You may be thinking to yourself, redesign? Why redesign? Aren't they all just re-stickered variants of one another? A free mod on Dragon Nexus? What could possibly be the difference between a red dragon and a gold dragon besides maybe a $5 DLC reskin?
Oh ho ho, my friend, there are plenty of differences. And the artists drew from myriad inspirations. The gold dragon, to hearken back over 50 years of D&D, blended recent designs with original designs from the 1970s and '80s. Now it looks like it's swimming in the air as much as it looks like it's flying underwater.
The black dragon looks lean, hungry, with a Punisher logo face, sawblade spine, and spider-leg extensions on its wings. The artists went back to the black dragon's stat block to come up with the acidic, faster-moving redraw. Now it looks like a good and proper thing to have creeping in the dark places no one talks about anymore.
Red dragons, while they may not have undergone the most plastic surgery of the bunch, is promised to still be that iconic apex predator we've come to expect from a game called Dungeons & Dragons. The red dragon has already lost the mammalian beards it used to rock in the '80s and '90s, and is now more of a Tyrannosaurus Rex with perma-angry eyebrow horns.
Sure, all the talk of new Monks, new Rangers, new Bards, new Sorcerers and what have you is pure excitement for players. But Josh Herman, the art lead talking on this redesign, is looking at dragons not as "creatures," but as characters.

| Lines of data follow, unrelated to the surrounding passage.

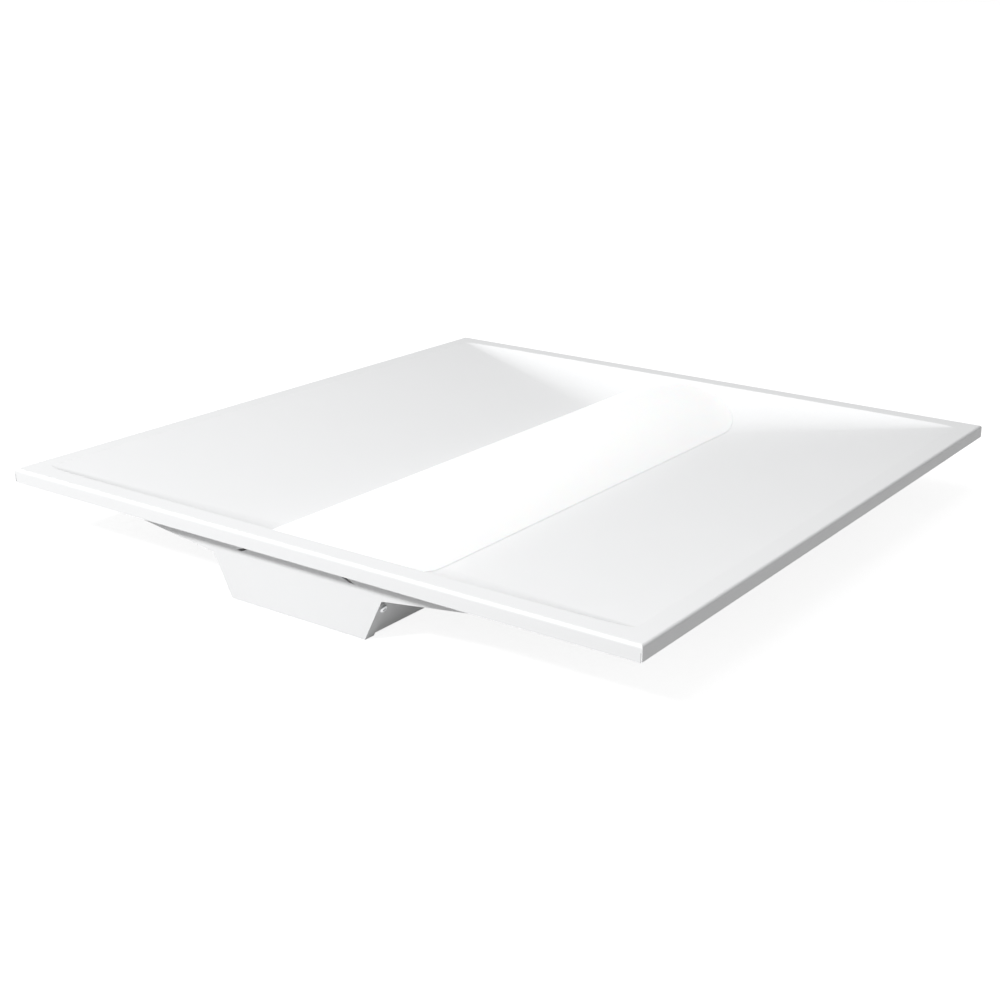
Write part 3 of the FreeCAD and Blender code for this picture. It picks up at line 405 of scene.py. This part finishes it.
@dataclass(frozen=True)
class MouldedPlastic(Finish):
    """Moulded nylon or wire insulation with a faint spark texture."""

    roughness: float = 0.45
    cloud: float = 0.006
    mottling: float = 0.1
    gloss_spread: float = 0.16
    spark: float = 0.0004
    spark_height: float = 0.00001

    def make(self) -> Shader:
        """Mottle the moulding and raise its spark texture."""
        shader = Shader(self.name, specular_ior_level=0.45)
        cloud = shader.noise(self.cloud)
        gloss = cloud * self.gloss_spread + (self.roughness - self.gloss_spread / 2)
        shader.feed("Base Color", shader.shade(self.colour, self.mottling, cloud))
        shader.feed("Roughness", gloss)
        shader.bump(shader.noise(self.spark, 3.0), self.spark_height)
        return shader


FIXTURE_WHITE = (0.90, 0.905, 0.91)
WHITE_ENAMEL = PowderCoat("enamel_white", FIXTURE_WHITE)
CHANNEL_ENAMEL = WeldedCoat("enamel_channel", FIXTURE_WHITE, rows=(0.089,))
TIN = PlatedSteel("solder_tin", (0.78, 0.78, 0.77), 0.25, 0.0008)
TRAY_ENAMEL = PowderCoat("enamel_tray", (0.93, 0.93, 0.93), 0.5)
DRIVER_ENAMEL = PowderCoat("enamel_driver", (0.82, 0.83, 0.84), 0.35, 0.0016)
FROSTED = FrostedAcrylic("acrylic_frosted", (0.95, 0.95, 0.95))
ZINC = PlatedSteel("steel_zinc", (0.72, 0.73, 0.74))
SPRING = PlatedSteel("steel_spring", (0.55, 0.56, 0.58), 0.22, 0.02)
BOARD = BoardMask("solder_mask", (0.90, 0.90, 0.87))
CHIP = LedPackage("led_package", (0.86, 0.86, 0.84))
NYLON = MouldedPlastic("nylon_natural", (0.75, 0.75, 0.72))
PLUG = MouldedPlastic("plug_moulding", (0.80, 0.80, 0.76), 0.38)
BLACK_WIRE = MouldedPlastic("sleeve_black", (0.02, 0.02, 0.02), 0.4)
WHITE_WIRE = MouldedPlastic("sleeve_white", (0.85, 0.85, 0.82), 0.4)
RED_WIRE = MouldedPlastic("sleeve_red", (0.50, 0.02, 0.02), 0.4)
BLUE_WIRE = MouldedPlastic("sleeve_blue", (0.02, 0.06, 0.35), 0.4)


# Sub-assemblies


@dataclass
class Assembly:
    """A sub-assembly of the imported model: the finish of each of its CAD nodes."""

    nodes: dict[str, bpy.types.Object]
    body: str = "housing"
    finishes: dict[str, Finish] = field(default_factory=dict)

    def build(self) -> None:
        """Make the pieces that the CAD leaves out."""

    def dress(self) -> None:
        """Give every CAD node of the sub-assembly its finish."""
        for name, finish in self.finishes.items():
            materials = self.nodes[name].data.materials
            materials.clear()
            materials.append(finish.material())
            LOG.info("%s is dressed in %s", name, finish.name)

    def add(self, name: str, mesh: bmesh.types.BMesh, finish: Finish, slot: str,
            bevel: float = 0.0) -> None:
        """Add a new piece that rides on the sub-assembly's body.

        Args:
            name: the piece's name.
            mesh: its shape, freed here.
            finish: what it is made of.
            slot: not used.
            bevel: radius of its rounded edges, in metres.
        """
        if bevel:
            bmesh.ops.bevel(mesh, geom=mesh.edges[:], offset=bevel, segments=2, profile=0.5,
                            affect="EDGES", material=-1, offset_type="OFFSET")
        piece = finish_mesh(name, mesh, SMOOTH_ANGLE)
        piece.data.materials.append(finish.material())
        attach(piece, self.body)
        LOG.info("%s is built, %d faces", name, len(piece.data.polygons))


@dataclass
class SheetMetal(Assembly):
    """Reflector pan, channel, end plates and their screws."""

    finishes: dict[str, Finish] = field(default_factory=lambda: {
        "reflector_pan": WHITE_ENAMEL,
        "channel": CHANNEL_ENAMEL,
        "end_plate_front": WHITE_ENAMEL,
        "end_plate_rear": WHITE_ENAMEL,
        "end_plate_screws": ZINC,
    })


@dataclass
class BarrelLens(Assembly):
    """The frosted diffuser."""

    body: str = "lens"
    finishes: dict[str, Finish] = field(default_factory=lambda: {"lens": FROSTED})


@dataclass
class LightEngine(Assembly):
    """LED tray, boards, chips and lens springs, with the boards' solder pads and headers."""

    pad_width: float = 2.2 * MM
    pad_length: float = 3.0 * MM
    pad_height: float = 0.12 * MM
    pad_round: float = 0.04 * MM
    pad_pitch: float = 4.0 * MM
    pad_count: int = 4
    pads_from_end: float = 3.5 * MM
    header_width: float = 7.0 * MM
    header_length: float = 9.0 * MM
    header_height: float = 2.6 * MM
    header_wall: float = 0.7 * MM
    header_depth: float = 1.56 * MM
    header_from_connector: float = 10.0 * MM
    finishes: dict[str, Finish] = field(default_factory=lambda: {
        "led_tray": TRAY_ENAMEL,
        "tray_standoffs": ZINC,
        "tray_screws": ZINC,
        "led_board_left": BOARD,
        "led_board_right": BOARD,
        "led_chips_left": CHIP,
        "led_chips_right": CHIP,
        "board_screws": ZINC,
        "board_connector": NYLON,
        "lens_springs": SPRING,
    })

    def build(self) -> None:
        """Add solder pads at both ends of each board and one header on its middle line."""
        for side in ("left", "right"):
            low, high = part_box(f"led_board_{side}")
            middle = (low[0] + high[0]) / 2
            self.solder_pads(side, middle, low[1], high[1], high[2])
            self.mount_header(side, middle, high[2])

    def solder_pads(self, side: str, middle: float, near: float, far: float, level: float) -> None:
        """Add a row of tinned pads at each end of a board."""
        mesh = bmesh.new()
        for end in (near + self.pads_from_end, far - self.pads_from_end):
            for index in range(self.pad_count):
                across = (index - (self.pad_count - 1) / 2) * self.pad_pitch
                centre = (middle + across, end, level + self.pad_height / 2)
                add_block(mesh, centre, (self.pad_width, self.pad_length, self.pad_height))
        self.add(f"solder_pads_{side}", mesh, TIN, "zinc_steel", self.pad_round)

    def mount_header(self, side: str, middle: float, level: float) -> None:
        """Add a board's open-topped wire header."""
        _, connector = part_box("board_connector")
        place_y = connector[1] + self.header_from_connector
        centre = (middle, place_y, level + self.header_height / 2)
        mesh = bmesh.new()
        add_block(mesh, centre, (self.header_width, self.header_length, self.header_height))
        top = max(mesh.faces, key=lambda face: face.calc_center_median().z)
        bmesh.ops.inset_region(mesh, faces=[top], thickness=self.header_wall)
        top = max(mesh.faces, key=lambda face: (face.calc_center_median().z, -face.calc_area()))
        cup = bmesh.ops.extrude_discrete_faces(mesh, faces=[top])["faces"]
        sunk = [vert for face in cup for vert in face.verts]
        bmesh.ops.translate(mesh, verts=sunk, vec=(0.0, 0.0, -self.header_depth))
        self.add(f"board_header_{side}", mesh, PLUG, "plug_plastic")


@dataclass
class DriverBay(Assembly):
    """Driver, its terminals and leads, and the supply disconnect."""

    finishes: dict[str, Finish] = field(default_factory=lambda: {
        "driver_base": DRIVER_ENAMEL,
        "driver_lid": DRIVER_ENAMEL,
        "driver_screws": ZINC,
        "driver_terminals": NYLON,
        "disconnect_plug": PLUG,
        "disconnect_socket": NYLON,
        "supply_lead_live": BLACK_WIRE,
        "supply_lead_neutral": WHITE_WIRE,
        "board_lead_plus": RED_WIRE,
        "board_lead_minus": BLUE_WIRE,
        "ground_screw": ZINC,
    })


@dataclass
class AccessDoor(Assembly):
    """The hinged cover of the wiring opening."""

    body: str = "access_cover"
    finishes: dict[str, Finish] = field(default_factory=lambda: {
        "access_cover": WHITE_ENAMEL,
        "access_hinge_pin": ZINC,
        "cover_screw": ZINC,
    })


@dataclass
class GridClips(Assembly):
    """The four clips that flip out over the ceiling grid, with brackets and pins."""

    corners: tuple[str, ...] = ("front_left", "front_right", "rear_left", "rear_right")

    def __post_init__(self) -> None:
        """Name the finishes of the clips and brackets of all corners."""
        self.finishes = {"clip_pins": ZINC}
        for corner in self.corners:
            self.finishes[f"grid_clip_{corner}"] = ZINC
            self.finishes[f"clip_bracket_{corner}"] = ZINC


# Studio


class Side(Enum):
    """Where a lamp stands round the fixture."""

    FRONT = "front"
    TOP = "top"


@dataclass(frozen=True)
class Lamp:
    """One soft rectangular lamp aimed at the fixture."""

    side: Side
    place: Place
    width: float
    height: float
    power: float

    def light(self, target: Vector) -> None:
        """Add the lamp."""
        data = bpy.data.lights.new(f"lamp_{self.side.value}", "AREA")
        data.shape = "RECTANGLE"
        data.size, data.size_y = self.width, self.height
        data.energy = self.power
        lamp = bpy.data.objects.new(data.name, data)
        lamp.location = self.place
        lamp.rotation_euler = (target - Vector(self.place)).to_track_quat("-Z", "Y").to_euler()
        bpy.context.scene.collection.objects.link(lamp)


@dataclass
class Studio:
    """White floor, soft lamps and the camera of the photograph."""

    floor_half: float = 30.0
    floor_clearance: float = 0.0002
    floor_glow: float = 0.86
    floor_tone: float = 0.42
    bright_from: float = 0.6
    bright_by: float = 1.6
    sky: float = 0.345
    lamps: tuple[Lamp, ...] = (
        Lamp(Side.FRONT, (-0.7, -2.3, 2.1), 0.6, 0.5, 75.0),
        Lamp(Side.TOP, (0.0, 0.0, 2.4), 1.4, 1.4, 9.0),
    )
    focal_px: float = 1523.947
    principal_px: float = 579.99
    image_px: float = 1000.0
    sensor_mm: float = 36.0
    near_clip: float = 0.01
    far_clip: float = 100.0
    eye: Place = (0.73862, -1.03833, 0.44968)
    right: Direction = (0.832576, 0.553723, 0.014415)
    down: Direction = (0.191749, -0.263703, -0.945353)
    ahead: Direction = (-0.519663, 0.789843, -0.325729)

    def build(self, target: Vector) -> None:
        """Set the stage round the fixture."""
        self.lay_floor()
        self.set_world()
        for lamp in self.lamps:
            lamp.light(target)
        self.place_camera()
        bpy.context.scene.view_settings.view_transform = "Standard"

    def lay_floor(self) -> None:
        """Lay the floor that looks white and keeps the fixture's shadow."""
        mesh = bmesh.new()
        bmesh.ops.create_grid(mesh, x_segments=1, y_segments=1, size=self.floor_half)
        bmesh.ops.translate(mesh, verts=mesh.verts, vec=(0.0, 0.0, -self.floor_clearance))
        floor = finish_mesh("studio_floor", mesh)
        shader = Shader("floor_white", base_color=(self.floor_tone,) * 3, roughness=1.0,
                        specular_ior_level=0.0, emission_strength=1.0)
        path = shader.node("ShaderNodeLightPath", {}, {}).source.node.outputs
        seen = Signal(shader, path["Is Camera Ray"]).most(Signal(shader, path["Is Glossy Ray"]))
        seen = seen.most(Signal(shader, path["Is Transmission Ray"]))
        x, y, _ = shader.axes()
        distance = (x * x + y * y).root()
        far = distance.step(self.bright_from, self.bright_by)
        glow = far * (1.0 - self.floor_glow) + self.floor_glow
        shader.feed("Emission Color", seen * glow)
        below = shader.node("ShaderNodeNewGeometry", {}, {}, "Backfacing")
        clear = shader.node("ShaderNodeBsdfTransparent", {}, {})
        sides = {0: below, 1: Signal(shader, shader.surface.outputs[0]), 2: clear}
        both = shader.node("ShaderNodeMixShader", {}, sides)
        shader.tree.links.new(both.source, shader.tree.nodes["Material Output"].inputs["Surface"])
        floor.data.materials.append(shader.material)

    def set_world(self) -> None:
        """Light the scene evenly and look white behind the floor's edge."""
        world = bpy.data.worlds.new("studio")
        world.use_nodes = True
        tree = world.node_tree
        path = tree.nodes.new("ShaderNodeLightPath")
        glow = tree.nodes.new("ShaderNodeMapRange")
        glow.inputs["To Min"].default_value = self.sky
        glow.inputs["To Max"].default_value = 1.0
        tree.links.new(path.outputs["Is Camera Ray"], glow.inputs["Value"])
        tree.links.new(glow.outputs[0], tree.nodes["Background"].inputs["Strength"])
        tree.nodes["Background"].inputs["Color"].default_value = (1.0, 1.0, 1.0, 1.0)
        bpy.context.scene.world = world

    def place_camera(self) -> None:
        """Put the camera where the photograph was taken from."""
        data = bpy.data.cameras.new("photo_camera")
        data.sensor_fit = "HORIZONTAL"
        data.sensor_width = self.sensor_mm
        data.lens = self.focal_px / self.image_px * self.sensor_mm
        data.shift_x = (self.image_px / 2 - self.principal_px) / self.image_px
        data.clip_start = self.near_clip
        data.clip_end = self.far_clip
        camera = bpy.data.objects.new("photo_camera", data)
        columns = (Vector(self.right), -Vector(self.down), -Vector(self.ahead))
        camera.matrix_world = Matrix.Translation(self.eye) @ Matrix(columns).transposed().to_4x4()
        bpy.context.scene.collection.objects.link(camera)
        bpy.context.scene.camera = camera


def add_block(mesh: bmesh.types.BMesh, centre: Place, size: tuple[float, float, float]) -> None:
    """Add a block of a size about a centre."""
    place = Matrix.Translation(centre) @ Matrix.Diagonal((*size, 1.0))
    bmesh.ops.create_cube(mesh, size=1.0, matrix=place)


def finish_mesh(name: str, mesh: bmesh.types.BMesh, smooth_angle: float = 0.0) -> bpy.types.Object:
    """Make an object at the origin from a bmesh.

    Args:
        name: the object's name.
        mesh: the shape, freed here.
        smooth_angle: edges flatter than this, in radians, shade smoothly.

    Returns:
        The new object.
    """
    bmesh.ops.recalc_face_normals(mesh, faces=mesh.faces)
    for face in mesh.faces:
        face.smooth = smooth_angle > 0
    for edge in mesh.edges:
        edge.smooth = edge.calc_face_angle(math.pi) < smooth_angle
    data = bpy.data.meshes.new(name)
    mesh.to_mesh(data)
    mesh.free()
    made = bpy.data.objects.new(name, data)
    bpy.context.scene.collection.objects.link(made)
    return made


def main() -> None:
    """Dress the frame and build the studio."""
    logging.basicConfig(level=logging.INFO, format="%(name)s: %(message)s")
    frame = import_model()
    for kind in (SheetMetal, BarrelLens, LightEngine, DriverBay, AccessDoor, GridClips):
        assembly = kind(frame["nodes"])
        assembly.build()
        assembly.dress()
    Studio().build(Vector((0.0, 0.0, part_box("lens")[1][2] / 2)))


if __name__ == "__main__":
    main()
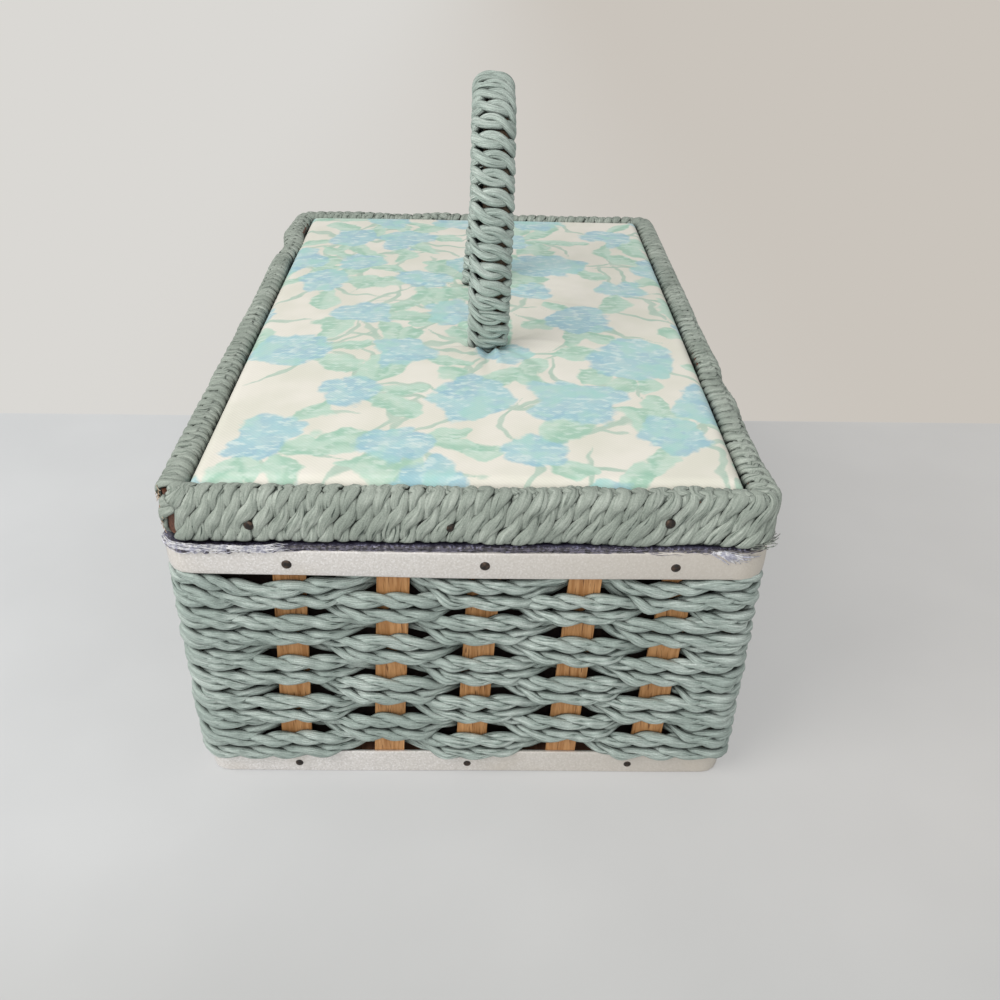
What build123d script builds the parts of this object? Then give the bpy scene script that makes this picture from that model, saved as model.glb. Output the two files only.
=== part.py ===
from build123d import *
from math import cos, degrees, floor, pi, radians, sin, tan
import os

# A woven sewing basket with a padded lid and a bound carrying handle. The long side runs along Y, the lid's
# hinges are on the -X side and its catch on the +X side. The origin is on the table, under the middle.

# Overall sizes, in mm
basket_width = 200.0         # across the top band, along X
basket_length = 300.0        # across the top band, along Y
seam_height = 105.5          # top edge of the top band
corner_radius = 10.0         # of the top band and of the lid

# Bands, stakes and the boards behind them
top_band_height = 11.2
top_band_thickness = 4.0
bottom_band_height = 10.5
bottom_band_thickness = 1.2
stake_width = 11.0
stake_thickness = 1.6
end_stake_shares = (-0.615, -0.27, 0.035, 0.375, 0.69)   # middles along each end, hand set, in half widths
end_stake_lean = 3.0         # degrees, towards +X at the top
side_stake_count = 8
side_stake_pitch = 33.0
corner_post_radius = 2.4
corner_post_sides = 8
corner_post_clearance = 0.2  # between a post and the cords that go round it
bottom_board_thickness = 8.0
card_thickness = 2.0
lining_thickness = 0.8

# The weave: rows of two paper cords, over and under the stakes in turn
row_count = 9
cord_thickness = 4.5
cord_pass = 6.5              # half the straight run that a cord makes over the outside of a stake
cord_dip = 5.6               # how far behind the stakes' middle a cord bends on the inside

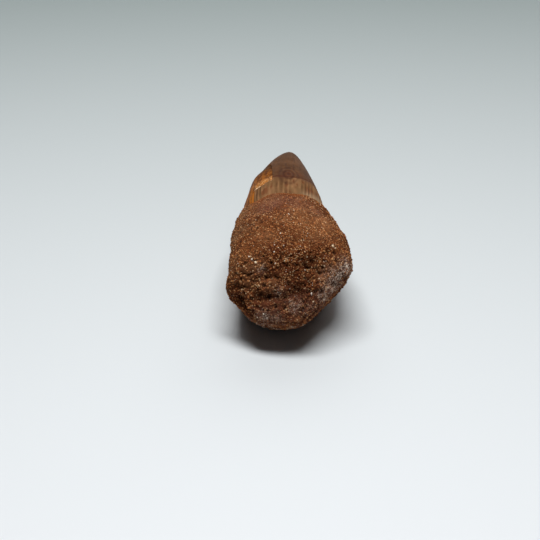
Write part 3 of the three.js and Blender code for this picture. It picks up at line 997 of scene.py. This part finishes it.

# %% [markdown]
# ## Where the rock changes colour
# The sandstone is one iron-red rock, yet it is not one colour. Near the crown and under the
# ledge it is mauve, the top has been rubbed to a bare tan, and the left side has weathered
# grey. Umber is painted as shade into the hollows of the broken end, along its ledge and over its
# lower lobe, and as a darker tint on parts of the top, and pale dust clings to its lower right and
# to the strata. Named patches hold these tints, and both the block and the grains that will sit
# on it ask the same function, so that their colours agree.

# %% Patches on the rock
TINTS = {                     # its paint, how much of it is laid on, and middle, reach, strength
    "mauve": (0x785044, 0.50, [
        ((-3.5, 26.5, 19.6), 4.5, 0.85),
        ((2.5, 27.5, 19.6), 3.4, 0.85),
        ((6.6, 25.5, 18.6), 3.0, 0.55),
        ((-1.6, 1.5, 10.4), 5.0, 0.50),
        ((4.5, 2.2, 11.0), 4.0, 0.50),
        ((8.6, 5.0, 13.5), 3.0, 0.45),
    ]),
    "bare": (0xB08058, 0.24, [
        ((7.4, 22.6, 19.0), 2.6, 1.0),
        ((4.6, 23.5, 19.2), 3.6, 0.8),
        ((3.6, 20.6, 20.1), 2.6, 1.0),
        ((0.0, 19.4, 20.3), 2.2, 0.8),
        ((3.8, 15.6, 20.6), 2.2, 0.8),
        ((6.8, 13.0, 19.9), 2.8, 0.9),
        ((-4.0, 12.4, 20.6), 2.6, 0.7),
        ((8.0, 19.5, 18.6), 3.2, 1.2),
        ((-3.0, 28.5, 19.5), 2.0, 0.8),
        ((3.4, 28.5, 19.3), 2.0, 0.6),
        ((-7.2, 28.6, 17.6), 2.5, 0.8),
        ((-2.2, 1.3, 6.0), 1.1, 1.2),
        ((0.8, 1.1, 6.2), 1.1, 1.2),
        ((2.6, 0.7, 8.3), 0.9, 1.0),
        ((-8.4, 5.2, 17.2), 3.4, 1.1),
        ((-5.7, 5.2, 18.9), 2.0, 1.1),
        ((-3.0, 3.7, 15.1), 1.9, 1.2),
        ((-5.7, 3.3, 14.4), 1.3, 1.0),
        ((-7.5, 4.0, 15.0), 1.8, 1.2),
        ((8.4, 6.2, 16.5), 2.2, 1.1),
    ]),
    # painted shade in umber: under the ledge, over the lower lobe and in hollows; a darker tint on parts
    # of the top
    "umber": (0x32180C, 0.55, [
        ((-5.7, 3.0, 12.9), 1.1, 1.0),
        ((-3.9, 3.2, 12.3), 1.1, 1.0),
        ((-2.0, 2.8, 11.9), 1.1, 1.0),
        ((-0.2, 2.5, 12.4), 1.2, 1.1),
        ((1.7, 3.0, 12.9), 1.2, 1.1),
        ((3.5, 3.1, 12.9), 1.1, 1.1),
        ((6.9, 3.5, 13.1), 1.2, 0.9),
        ((5.4, 2.1, 11.6), 1.4, 0.8),
        ((0.5, 10.5, 20.6), 3.0, 0.60),
        ((6.0, 10.4, 19.8), 3.0, 0.60),
        ((-2.6, 8.0, 20.6), 2.2, 0.45),
        ((0.6, 5.0, 18.4), 2.4, 0.6),
        ((4.4, 6.0, 18.0), 1.8, 0.9),
        ((-3.9, 5.6, 18.8), 1.1, 0.6),
        ((1.7, 4.0, 16.2), 1.5, 0.6),
        ((-2.0, 0.9, 10.1), 1.5, 0.8),
        ((-4.0, 0.8, 9.8), 1.4, 1.2),
        ((4.3, 1.9, 11.8), 1.5, 0.9),
        ((5.2, 0.8, 9.6), 1.4, 0.8),
        ((3.4, 0.5, 8.7), 1.1, 0.7),
        ((0.5, 0.9, 9.8), 1.5, 0.6),
    ]),
    "weathered": (0x7C6248, 0.38, [
        ((-10.4, 18.5, 15.5), 4.5, 0.9),
        ((-10.2, 26.4, 14.0), 4.5, 0.9),
        ((-10.8, 11.5, 14.5), 2.5, 0.5),
    ]),
    "dust": (0xD8C0AE, 0.78, [
        ((12.4, 8.4, 15.6), 1.7, 1.4),
        ((11.2, 7.3, 14.6), 1.5, 1.2),
        ((9.6, 6.2, 14.2), 1.4, 0.9),
        ((9.4, 6.3, 15.7), 1.5, 0.8),
        ((10.8, 6.9, 14.4), 1.2, 0.9),
        ((10.3, 6.4, 12.0), 1.7, 1.1),
        ((8.1, 4.0, 11.6), 1.6, 0.7),
        ((8.6, 4.7, 13.6), 1.0, 0.6),
        ((13.2, 11.0, 13.5), 1.2, 0.9),
        ((1.8, 1.4, 11.2), 1.4, 0.65),
        ((5.0, 1.6, 10.2), 1.6, 0.20),
        ((-5.1, 5.0, 18.0), 0.8, 0.8),
        ((-1.5, 3.0, 13.4), 1.0, 0.5),
        ((-4.6, 0.6, 8.5), 1.5, 0.60),
        ((-1.6, 0.4, 8.4), 1.4, 0.35),
    ]),
}
BARE_GLOW = (1.9, 0.32)       # how many times paler rubbed rock is, and how much of that shows
FRESH_RED = (0x6A2E14, 0.30)  # the paint of freshly broken rock, and how much of it
RUST = (0x8A4A1E, 0.80)       # the paint of the lip round the crown, and how much of it
DUST_ON_CEMENT = 0.25         # the dust lies on the grains and less between them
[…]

It's exactly what dragons need in D&D. Because even for someone like me that's been playing for four or five years now, how many dragons, exactly, have I run across or ran for my players? I can embarrassingly count the number on one hand. Hardly acceptable. Intolerable, really. So, I'm ready to give my players a healthy does of Beware What You Wish For.
If you preorder the D&D 2024 Core Rulebooks—the Player's Handbook, Dungeon Master's Guide, and Monster Manual—you'll get a digital art book of these dragon redesigns with 100 pieces of art populating its pages. Each has spectacular final pieces, but it also showcases the concept art that was, in a sense, the journey the artists and game designers took during the redesign process. Also, showing those initial sketches goes a long ways towards combating generative AI accusations. Because, so far, AI art doesn't gin up sketches of what it has hodgepodged together.